The required output is a word-for-word copy of the lines from the line bearing "body -= bevel_wedges()" through the line bearing "obj.matrix_world = world", inclusive, and no other lines.

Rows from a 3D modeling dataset

━━━━━━━━━━

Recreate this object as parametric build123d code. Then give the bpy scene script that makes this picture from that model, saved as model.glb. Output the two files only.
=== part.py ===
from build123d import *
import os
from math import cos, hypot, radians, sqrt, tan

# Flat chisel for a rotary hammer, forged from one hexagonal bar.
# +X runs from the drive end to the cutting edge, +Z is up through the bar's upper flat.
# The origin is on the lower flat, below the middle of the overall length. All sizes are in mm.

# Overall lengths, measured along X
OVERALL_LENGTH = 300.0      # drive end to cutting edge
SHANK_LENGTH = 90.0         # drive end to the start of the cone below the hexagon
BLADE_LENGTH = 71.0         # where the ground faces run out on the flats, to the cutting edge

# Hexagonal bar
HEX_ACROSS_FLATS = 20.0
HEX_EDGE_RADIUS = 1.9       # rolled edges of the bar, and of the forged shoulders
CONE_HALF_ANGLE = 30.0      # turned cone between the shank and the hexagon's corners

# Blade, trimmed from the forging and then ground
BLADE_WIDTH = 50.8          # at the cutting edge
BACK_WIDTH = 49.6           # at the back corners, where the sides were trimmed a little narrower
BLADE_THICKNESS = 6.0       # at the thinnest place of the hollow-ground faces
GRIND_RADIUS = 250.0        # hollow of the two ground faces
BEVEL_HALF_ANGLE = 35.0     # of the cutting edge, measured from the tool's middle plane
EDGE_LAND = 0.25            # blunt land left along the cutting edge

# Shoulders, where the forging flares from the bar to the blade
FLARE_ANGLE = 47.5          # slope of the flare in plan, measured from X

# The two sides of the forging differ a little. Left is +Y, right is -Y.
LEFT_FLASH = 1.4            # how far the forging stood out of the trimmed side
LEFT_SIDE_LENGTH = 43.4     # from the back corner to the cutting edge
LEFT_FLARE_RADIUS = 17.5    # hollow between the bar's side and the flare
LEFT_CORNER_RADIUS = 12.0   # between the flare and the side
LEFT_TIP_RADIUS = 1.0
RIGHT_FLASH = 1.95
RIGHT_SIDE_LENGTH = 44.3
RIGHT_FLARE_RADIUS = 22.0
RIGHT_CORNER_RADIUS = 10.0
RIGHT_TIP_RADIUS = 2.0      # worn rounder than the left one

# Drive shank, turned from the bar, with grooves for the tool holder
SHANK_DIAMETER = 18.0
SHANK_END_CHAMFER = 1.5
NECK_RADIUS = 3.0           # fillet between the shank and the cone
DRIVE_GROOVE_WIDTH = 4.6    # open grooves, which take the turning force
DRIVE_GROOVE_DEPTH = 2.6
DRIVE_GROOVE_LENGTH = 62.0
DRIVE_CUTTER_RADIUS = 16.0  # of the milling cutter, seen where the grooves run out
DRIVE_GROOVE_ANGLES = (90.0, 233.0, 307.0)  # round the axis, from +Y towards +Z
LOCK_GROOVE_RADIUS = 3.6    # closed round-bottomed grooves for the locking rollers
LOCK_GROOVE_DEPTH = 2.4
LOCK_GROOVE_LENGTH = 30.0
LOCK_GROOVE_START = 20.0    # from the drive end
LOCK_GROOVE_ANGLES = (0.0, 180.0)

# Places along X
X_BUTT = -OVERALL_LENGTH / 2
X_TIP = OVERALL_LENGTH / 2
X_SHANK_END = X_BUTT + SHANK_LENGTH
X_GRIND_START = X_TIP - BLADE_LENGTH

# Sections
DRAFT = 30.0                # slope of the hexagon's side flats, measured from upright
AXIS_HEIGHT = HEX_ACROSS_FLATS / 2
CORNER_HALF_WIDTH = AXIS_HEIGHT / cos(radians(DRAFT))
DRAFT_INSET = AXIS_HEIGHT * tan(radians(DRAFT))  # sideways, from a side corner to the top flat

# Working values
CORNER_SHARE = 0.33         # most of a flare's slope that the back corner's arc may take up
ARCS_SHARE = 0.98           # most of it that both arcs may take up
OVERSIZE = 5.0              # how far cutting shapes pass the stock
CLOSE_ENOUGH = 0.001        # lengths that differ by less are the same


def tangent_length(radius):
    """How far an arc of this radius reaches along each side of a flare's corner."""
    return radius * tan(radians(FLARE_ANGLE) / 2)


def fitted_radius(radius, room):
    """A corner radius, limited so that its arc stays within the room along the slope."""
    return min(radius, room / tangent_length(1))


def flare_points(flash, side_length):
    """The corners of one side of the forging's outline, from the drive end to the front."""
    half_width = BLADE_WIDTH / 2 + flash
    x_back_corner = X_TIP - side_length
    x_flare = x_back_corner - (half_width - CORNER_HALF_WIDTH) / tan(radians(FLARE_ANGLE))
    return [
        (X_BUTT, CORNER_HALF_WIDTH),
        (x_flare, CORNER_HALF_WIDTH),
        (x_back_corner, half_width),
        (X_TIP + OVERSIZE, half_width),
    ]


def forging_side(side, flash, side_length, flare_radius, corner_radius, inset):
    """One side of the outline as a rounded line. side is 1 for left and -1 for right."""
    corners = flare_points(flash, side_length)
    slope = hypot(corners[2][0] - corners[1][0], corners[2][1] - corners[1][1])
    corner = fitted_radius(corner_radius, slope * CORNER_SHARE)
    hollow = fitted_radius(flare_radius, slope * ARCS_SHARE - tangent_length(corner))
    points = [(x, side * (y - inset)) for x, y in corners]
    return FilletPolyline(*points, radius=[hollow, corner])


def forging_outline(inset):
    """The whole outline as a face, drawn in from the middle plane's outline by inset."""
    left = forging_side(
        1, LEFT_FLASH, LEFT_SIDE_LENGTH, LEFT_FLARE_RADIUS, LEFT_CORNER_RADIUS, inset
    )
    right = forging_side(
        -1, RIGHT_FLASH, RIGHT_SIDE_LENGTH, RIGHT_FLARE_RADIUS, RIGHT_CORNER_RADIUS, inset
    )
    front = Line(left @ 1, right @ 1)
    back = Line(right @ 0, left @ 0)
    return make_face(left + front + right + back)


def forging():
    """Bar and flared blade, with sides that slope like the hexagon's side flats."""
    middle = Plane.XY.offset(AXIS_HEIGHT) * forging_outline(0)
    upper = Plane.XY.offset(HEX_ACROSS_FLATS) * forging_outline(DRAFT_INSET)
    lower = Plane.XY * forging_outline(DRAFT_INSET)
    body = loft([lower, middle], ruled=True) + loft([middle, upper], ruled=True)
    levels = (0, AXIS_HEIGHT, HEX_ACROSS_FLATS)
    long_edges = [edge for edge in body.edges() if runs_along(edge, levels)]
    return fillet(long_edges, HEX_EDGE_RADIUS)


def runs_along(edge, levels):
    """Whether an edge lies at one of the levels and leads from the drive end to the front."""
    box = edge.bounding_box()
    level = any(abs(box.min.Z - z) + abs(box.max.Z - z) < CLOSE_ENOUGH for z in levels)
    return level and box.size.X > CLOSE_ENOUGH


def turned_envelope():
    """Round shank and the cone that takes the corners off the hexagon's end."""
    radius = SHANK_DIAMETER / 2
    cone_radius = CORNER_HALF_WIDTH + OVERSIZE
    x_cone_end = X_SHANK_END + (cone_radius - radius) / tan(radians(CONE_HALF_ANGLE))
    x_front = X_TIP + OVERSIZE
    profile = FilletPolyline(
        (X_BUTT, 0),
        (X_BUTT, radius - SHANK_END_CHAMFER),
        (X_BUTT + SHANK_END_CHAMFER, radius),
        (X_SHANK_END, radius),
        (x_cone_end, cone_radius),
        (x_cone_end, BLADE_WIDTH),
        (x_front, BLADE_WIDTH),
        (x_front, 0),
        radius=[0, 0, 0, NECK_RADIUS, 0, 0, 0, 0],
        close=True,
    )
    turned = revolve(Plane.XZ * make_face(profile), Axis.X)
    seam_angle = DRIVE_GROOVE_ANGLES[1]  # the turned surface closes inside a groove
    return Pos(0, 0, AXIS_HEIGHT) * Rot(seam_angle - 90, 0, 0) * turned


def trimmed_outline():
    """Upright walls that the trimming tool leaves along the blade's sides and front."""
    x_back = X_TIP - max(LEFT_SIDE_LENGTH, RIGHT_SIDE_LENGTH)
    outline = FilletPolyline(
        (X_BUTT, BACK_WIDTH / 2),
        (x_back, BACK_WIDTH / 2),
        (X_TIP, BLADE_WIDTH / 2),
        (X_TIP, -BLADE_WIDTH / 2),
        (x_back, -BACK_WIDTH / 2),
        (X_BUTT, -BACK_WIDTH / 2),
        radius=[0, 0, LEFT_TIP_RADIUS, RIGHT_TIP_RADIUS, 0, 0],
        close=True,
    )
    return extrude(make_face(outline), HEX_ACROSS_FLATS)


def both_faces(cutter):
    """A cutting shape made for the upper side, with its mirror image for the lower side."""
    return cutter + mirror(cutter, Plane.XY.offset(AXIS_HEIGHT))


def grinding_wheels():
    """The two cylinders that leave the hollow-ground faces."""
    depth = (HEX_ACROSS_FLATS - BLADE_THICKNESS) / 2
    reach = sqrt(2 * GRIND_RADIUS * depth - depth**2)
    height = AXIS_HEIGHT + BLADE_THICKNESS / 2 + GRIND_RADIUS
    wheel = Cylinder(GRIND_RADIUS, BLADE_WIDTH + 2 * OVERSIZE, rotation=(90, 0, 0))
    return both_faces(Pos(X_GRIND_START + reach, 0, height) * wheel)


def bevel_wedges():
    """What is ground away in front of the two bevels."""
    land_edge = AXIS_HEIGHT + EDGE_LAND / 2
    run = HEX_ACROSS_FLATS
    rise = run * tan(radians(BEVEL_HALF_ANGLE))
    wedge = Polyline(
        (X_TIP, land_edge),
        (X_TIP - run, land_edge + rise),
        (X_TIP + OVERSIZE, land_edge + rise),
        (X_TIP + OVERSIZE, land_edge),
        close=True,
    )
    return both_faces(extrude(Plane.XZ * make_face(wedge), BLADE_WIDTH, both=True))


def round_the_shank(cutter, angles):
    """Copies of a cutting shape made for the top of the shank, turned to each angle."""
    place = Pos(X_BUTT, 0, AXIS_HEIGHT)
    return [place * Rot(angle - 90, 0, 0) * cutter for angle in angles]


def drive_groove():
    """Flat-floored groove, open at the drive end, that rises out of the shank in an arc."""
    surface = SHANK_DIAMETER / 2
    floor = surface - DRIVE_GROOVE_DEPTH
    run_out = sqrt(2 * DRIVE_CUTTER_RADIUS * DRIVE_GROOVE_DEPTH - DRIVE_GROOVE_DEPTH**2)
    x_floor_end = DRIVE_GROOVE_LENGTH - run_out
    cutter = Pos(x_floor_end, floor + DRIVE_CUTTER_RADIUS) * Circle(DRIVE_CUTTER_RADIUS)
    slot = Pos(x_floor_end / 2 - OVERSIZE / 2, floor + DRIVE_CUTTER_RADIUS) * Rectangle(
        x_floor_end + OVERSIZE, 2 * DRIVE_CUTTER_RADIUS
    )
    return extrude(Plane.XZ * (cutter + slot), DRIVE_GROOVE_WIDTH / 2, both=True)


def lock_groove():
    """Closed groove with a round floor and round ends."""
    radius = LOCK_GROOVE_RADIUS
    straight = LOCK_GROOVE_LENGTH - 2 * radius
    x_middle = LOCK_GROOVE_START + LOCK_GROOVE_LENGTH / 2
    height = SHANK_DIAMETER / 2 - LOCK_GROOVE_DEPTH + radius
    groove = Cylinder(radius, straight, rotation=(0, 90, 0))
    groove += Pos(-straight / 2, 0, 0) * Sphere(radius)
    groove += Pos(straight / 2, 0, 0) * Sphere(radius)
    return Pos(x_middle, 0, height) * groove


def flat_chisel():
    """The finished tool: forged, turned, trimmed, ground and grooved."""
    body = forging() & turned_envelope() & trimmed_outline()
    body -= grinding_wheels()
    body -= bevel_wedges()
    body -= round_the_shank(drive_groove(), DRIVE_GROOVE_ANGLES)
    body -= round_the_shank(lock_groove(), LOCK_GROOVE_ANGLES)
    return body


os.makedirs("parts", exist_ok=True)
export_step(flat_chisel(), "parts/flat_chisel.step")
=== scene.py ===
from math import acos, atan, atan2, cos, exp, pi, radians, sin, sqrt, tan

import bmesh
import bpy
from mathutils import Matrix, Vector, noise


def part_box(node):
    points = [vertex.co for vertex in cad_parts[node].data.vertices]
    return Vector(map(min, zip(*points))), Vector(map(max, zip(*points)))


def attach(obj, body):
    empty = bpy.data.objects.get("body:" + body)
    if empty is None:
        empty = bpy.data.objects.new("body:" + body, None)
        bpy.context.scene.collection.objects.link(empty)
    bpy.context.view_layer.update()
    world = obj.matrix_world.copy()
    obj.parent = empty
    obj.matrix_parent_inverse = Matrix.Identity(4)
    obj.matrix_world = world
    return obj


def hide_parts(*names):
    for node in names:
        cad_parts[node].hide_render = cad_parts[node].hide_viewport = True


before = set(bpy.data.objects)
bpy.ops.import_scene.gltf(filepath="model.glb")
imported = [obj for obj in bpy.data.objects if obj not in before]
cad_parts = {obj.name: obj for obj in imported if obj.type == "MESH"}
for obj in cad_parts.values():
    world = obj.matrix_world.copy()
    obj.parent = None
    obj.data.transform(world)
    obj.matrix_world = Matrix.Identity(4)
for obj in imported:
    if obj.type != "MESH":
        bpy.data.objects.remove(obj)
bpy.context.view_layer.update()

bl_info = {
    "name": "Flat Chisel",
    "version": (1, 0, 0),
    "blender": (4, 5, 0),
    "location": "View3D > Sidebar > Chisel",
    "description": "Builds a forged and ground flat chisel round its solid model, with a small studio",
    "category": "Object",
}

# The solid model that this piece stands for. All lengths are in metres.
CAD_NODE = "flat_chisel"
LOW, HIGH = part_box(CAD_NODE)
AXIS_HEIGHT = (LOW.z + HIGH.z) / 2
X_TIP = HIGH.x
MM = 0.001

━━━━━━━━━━

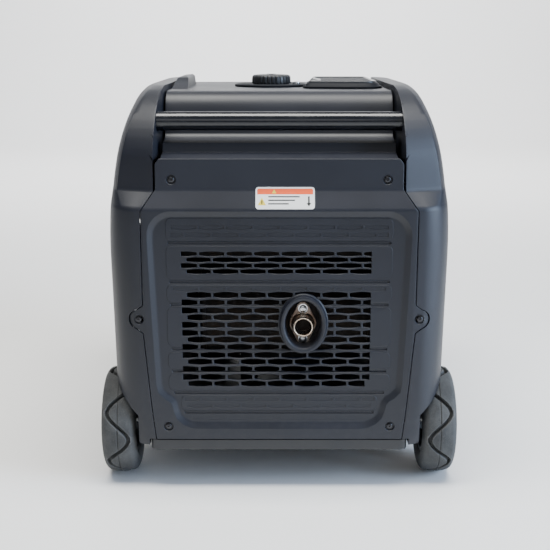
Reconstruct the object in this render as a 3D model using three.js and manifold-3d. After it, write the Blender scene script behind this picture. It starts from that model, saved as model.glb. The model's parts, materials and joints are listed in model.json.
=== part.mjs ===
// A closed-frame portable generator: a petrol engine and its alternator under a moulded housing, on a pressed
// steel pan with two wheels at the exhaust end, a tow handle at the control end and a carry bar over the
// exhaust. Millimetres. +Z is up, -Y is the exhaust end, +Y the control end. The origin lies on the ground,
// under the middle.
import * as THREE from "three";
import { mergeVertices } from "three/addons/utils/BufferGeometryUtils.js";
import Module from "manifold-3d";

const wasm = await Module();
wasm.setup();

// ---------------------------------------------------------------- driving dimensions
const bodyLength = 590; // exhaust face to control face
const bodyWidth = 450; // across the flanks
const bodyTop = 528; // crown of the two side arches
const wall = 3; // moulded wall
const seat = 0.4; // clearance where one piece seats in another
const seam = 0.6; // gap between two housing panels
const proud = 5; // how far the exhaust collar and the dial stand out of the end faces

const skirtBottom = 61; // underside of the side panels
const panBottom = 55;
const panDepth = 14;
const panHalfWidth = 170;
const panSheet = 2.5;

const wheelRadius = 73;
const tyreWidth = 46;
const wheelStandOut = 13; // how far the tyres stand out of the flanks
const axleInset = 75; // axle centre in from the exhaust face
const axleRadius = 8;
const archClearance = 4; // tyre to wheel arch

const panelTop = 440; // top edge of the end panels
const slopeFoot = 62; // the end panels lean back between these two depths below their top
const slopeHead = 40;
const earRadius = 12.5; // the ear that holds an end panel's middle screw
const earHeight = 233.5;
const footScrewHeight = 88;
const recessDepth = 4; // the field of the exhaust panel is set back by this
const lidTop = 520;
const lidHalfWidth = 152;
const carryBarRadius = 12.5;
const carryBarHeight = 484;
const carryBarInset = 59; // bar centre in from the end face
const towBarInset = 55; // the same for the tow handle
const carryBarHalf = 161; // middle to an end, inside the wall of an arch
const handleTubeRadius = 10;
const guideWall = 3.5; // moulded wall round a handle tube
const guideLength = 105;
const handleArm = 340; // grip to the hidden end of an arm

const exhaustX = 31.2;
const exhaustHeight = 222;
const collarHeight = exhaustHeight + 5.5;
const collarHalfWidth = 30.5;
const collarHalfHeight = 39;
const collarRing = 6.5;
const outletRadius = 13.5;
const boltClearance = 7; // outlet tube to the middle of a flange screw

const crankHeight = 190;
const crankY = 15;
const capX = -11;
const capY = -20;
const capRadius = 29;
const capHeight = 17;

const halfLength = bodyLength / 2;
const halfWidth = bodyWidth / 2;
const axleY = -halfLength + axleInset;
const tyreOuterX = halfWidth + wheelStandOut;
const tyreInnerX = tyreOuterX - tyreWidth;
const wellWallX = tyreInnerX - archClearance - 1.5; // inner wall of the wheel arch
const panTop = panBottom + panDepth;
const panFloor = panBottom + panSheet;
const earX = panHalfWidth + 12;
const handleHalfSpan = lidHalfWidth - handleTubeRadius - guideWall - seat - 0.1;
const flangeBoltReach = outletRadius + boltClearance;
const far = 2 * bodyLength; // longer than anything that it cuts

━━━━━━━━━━

*SOLUTION*
    body -= bevel_wedges()
    body -= round_the_shank(drive_groove(), DRIVE_GROOVE_ANGLES)
    body -= round_the_shank(lock_groove(), LOCK_GROOVE_ANGLES)
    return body


os.makedirs("parts", exist_ok=True)
export_step(flat_chisel(), "parts/flat_chisel.step")
=== scene.py ===
from math import acos, atan, atan2, cos, exp, pi, radians, sin, sqrt, tan

import bmesh
import bpy
from mathutils import Matrix, Vector, noise


def part_box(node):
    points = [vertex.co for vertex in cad_parts[node].data.vertices]
    return Vector(map(min, zip(*points))), Vector(map(max, zip(*points)))


def attach(obj, body):
    empty = bpy.data.objects.get("body:" + body)
    if empty is None:
        empty = bpy.data.objects.new("body:" + body, None)
        bpy.context.scene.collection.objects.link(empty)
    bpy.context.view_layer.update()
    world = obj.matrix_world.copy()
    obj.parent = empty
    obj.matrix_parent_inverse = Matrix.Identity(4)
    obj.matrix_world = world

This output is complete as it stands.